▶ Job
Identify the lines containing the word "Write". Copy each one.

++++ Entries shown ++++

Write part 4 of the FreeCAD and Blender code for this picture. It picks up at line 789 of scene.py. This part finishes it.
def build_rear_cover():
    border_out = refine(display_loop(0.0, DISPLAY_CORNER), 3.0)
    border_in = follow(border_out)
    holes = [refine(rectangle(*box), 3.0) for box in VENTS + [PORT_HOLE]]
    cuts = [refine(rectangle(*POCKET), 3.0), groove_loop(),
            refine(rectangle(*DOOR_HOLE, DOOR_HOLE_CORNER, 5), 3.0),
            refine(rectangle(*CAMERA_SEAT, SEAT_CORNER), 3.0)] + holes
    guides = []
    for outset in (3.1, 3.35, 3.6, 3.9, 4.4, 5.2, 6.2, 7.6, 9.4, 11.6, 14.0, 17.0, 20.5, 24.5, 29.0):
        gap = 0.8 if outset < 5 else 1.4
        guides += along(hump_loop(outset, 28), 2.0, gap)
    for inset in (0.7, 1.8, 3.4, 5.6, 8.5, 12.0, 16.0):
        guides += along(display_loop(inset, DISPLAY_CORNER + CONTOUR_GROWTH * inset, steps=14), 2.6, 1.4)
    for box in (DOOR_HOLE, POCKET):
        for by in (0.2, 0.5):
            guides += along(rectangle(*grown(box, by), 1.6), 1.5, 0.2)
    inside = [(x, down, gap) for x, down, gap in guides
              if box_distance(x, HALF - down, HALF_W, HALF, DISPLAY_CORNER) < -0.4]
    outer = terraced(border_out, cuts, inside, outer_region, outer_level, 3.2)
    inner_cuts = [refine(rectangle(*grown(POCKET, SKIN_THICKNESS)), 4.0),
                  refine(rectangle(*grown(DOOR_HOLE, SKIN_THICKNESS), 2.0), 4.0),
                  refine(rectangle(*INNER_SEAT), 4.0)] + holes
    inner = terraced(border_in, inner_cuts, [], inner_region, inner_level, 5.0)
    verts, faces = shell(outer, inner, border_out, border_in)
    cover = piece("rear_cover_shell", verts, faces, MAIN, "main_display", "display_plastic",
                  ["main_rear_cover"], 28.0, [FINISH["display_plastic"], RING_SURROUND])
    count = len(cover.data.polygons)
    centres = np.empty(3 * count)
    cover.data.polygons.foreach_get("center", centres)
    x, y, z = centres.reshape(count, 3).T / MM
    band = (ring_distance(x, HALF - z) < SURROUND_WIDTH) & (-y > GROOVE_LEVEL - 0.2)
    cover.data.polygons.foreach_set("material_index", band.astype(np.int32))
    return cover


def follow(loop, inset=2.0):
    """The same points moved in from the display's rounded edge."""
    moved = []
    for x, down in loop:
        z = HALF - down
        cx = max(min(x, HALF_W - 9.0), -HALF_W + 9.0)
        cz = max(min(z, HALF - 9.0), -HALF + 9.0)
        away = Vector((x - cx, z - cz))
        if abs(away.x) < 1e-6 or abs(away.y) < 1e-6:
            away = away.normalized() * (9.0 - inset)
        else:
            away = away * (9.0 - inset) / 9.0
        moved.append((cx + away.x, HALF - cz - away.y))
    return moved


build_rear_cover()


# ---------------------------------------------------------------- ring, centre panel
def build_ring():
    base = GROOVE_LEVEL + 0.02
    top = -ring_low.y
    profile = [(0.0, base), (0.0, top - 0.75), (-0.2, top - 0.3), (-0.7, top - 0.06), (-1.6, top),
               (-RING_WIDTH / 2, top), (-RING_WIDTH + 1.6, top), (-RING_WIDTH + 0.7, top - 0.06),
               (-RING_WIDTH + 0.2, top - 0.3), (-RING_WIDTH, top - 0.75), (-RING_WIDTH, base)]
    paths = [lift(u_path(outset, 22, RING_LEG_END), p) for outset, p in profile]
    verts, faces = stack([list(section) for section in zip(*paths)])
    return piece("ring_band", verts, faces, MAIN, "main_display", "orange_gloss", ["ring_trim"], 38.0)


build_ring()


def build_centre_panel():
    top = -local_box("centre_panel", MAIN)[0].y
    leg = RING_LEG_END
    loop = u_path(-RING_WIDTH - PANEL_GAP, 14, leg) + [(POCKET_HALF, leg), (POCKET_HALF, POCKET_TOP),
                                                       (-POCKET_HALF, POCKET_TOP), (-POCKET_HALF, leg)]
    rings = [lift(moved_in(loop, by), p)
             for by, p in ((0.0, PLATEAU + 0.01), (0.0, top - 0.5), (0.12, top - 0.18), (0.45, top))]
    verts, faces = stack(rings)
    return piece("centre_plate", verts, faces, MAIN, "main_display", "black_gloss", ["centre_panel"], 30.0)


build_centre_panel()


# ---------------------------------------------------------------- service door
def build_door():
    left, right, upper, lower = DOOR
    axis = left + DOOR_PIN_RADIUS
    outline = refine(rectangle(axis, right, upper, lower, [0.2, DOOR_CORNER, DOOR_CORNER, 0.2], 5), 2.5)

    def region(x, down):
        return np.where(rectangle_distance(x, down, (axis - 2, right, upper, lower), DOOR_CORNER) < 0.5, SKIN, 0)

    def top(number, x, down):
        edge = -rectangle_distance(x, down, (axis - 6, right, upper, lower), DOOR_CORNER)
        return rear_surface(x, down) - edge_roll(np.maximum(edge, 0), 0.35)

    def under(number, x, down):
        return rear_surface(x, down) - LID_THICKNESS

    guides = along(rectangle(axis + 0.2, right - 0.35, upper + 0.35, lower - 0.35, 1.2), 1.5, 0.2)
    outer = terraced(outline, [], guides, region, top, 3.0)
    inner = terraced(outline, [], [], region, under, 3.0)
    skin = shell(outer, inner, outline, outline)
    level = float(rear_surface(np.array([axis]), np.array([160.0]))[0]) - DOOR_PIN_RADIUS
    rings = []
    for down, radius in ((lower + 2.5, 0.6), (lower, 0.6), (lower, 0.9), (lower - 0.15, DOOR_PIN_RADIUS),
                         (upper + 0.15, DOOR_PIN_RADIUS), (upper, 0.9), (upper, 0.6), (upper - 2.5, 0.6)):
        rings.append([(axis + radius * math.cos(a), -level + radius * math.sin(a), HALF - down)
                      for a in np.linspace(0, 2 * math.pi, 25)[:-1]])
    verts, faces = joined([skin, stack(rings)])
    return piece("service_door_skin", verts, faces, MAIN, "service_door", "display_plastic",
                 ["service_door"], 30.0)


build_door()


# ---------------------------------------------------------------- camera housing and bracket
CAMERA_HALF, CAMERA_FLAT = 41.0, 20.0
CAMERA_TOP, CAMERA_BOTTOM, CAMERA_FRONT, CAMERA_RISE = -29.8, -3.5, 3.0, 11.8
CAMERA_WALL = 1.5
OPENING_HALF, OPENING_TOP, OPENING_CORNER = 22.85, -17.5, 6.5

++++
++++ Entries shown ++++

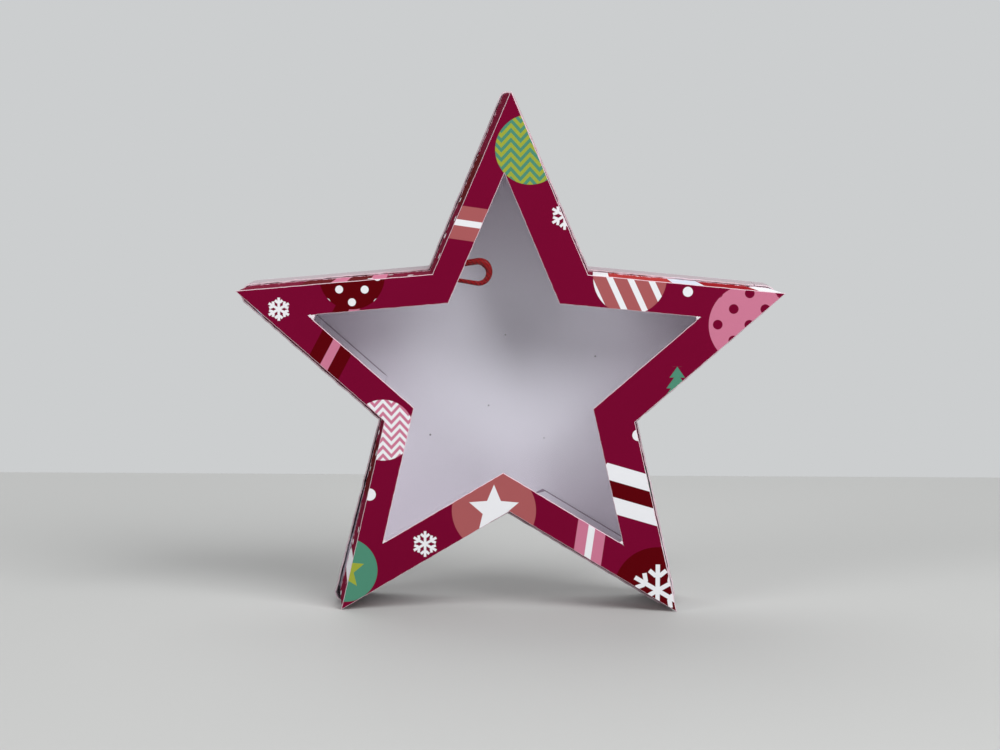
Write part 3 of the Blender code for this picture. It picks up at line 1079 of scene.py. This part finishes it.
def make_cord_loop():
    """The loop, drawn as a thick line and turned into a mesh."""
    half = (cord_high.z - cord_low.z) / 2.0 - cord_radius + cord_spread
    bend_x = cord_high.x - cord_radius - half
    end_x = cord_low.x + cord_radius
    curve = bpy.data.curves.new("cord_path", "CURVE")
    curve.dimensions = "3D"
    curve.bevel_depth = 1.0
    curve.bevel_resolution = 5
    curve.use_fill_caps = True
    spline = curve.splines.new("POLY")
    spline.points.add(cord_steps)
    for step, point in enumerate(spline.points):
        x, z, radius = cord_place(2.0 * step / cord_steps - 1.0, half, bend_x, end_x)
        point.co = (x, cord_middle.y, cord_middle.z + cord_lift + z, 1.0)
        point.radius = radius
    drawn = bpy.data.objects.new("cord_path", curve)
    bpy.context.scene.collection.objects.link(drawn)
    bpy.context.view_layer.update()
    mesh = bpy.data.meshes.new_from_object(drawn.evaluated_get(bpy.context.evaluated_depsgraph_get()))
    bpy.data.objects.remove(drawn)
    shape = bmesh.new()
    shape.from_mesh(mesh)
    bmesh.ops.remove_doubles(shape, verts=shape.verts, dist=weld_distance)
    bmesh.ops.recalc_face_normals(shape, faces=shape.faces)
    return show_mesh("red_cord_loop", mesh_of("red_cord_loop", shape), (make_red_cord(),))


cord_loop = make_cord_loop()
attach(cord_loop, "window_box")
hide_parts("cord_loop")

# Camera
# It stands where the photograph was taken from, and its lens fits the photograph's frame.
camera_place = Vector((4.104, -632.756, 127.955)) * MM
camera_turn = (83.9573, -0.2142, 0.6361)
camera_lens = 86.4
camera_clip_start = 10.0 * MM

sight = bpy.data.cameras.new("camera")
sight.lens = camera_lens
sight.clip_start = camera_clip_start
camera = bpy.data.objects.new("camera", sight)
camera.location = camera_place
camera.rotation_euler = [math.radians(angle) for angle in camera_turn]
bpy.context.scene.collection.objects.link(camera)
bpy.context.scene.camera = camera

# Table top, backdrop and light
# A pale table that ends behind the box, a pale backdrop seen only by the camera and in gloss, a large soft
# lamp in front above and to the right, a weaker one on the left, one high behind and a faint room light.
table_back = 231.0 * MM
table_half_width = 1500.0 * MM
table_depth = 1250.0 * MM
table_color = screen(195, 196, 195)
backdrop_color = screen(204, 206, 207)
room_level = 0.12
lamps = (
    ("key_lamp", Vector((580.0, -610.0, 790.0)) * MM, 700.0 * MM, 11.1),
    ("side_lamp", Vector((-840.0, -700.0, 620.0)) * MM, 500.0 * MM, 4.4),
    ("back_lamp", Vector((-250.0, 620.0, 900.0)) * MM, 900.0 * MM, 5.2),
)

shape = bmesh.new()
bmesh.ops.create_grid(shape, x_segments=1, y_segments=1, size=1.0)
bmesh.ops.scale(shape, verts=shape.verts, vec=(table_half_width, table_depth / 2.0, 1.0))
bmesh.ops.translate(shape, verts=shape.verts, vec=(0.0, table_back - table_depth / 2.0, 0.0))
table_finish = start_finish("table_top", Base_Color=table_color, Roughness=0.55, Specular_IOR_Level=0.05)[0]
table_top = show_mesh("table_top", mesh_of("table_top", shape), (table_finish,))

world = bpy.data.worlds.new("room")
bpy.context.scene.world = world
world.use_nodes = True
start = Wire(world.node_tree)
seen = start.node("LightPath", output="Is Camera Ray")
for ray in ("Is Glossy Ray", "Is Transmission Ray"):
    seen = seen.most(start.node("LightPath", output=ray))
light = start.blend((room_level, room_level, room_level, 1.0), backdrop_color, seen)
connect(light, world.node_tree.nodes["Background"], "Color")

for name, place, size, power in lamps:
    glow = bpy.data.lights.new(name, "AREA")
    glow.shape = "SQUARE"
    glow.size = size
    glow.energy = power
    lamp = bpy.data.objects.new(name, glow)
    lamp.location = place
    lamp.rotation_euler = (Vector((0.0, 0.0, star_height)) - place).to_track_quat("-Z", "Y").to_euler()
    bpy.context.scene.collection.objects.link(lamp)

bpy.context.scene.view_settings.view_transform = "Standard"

++++

▶ The completed task
Write part 4 of the FreeCAD and Blender code for this picture. It picks up at line 789 of scene.py. This part finishes it.
Write part 3 of the Blender code for this picture. It picks up at line 1079 of scene.py. This part finishes it.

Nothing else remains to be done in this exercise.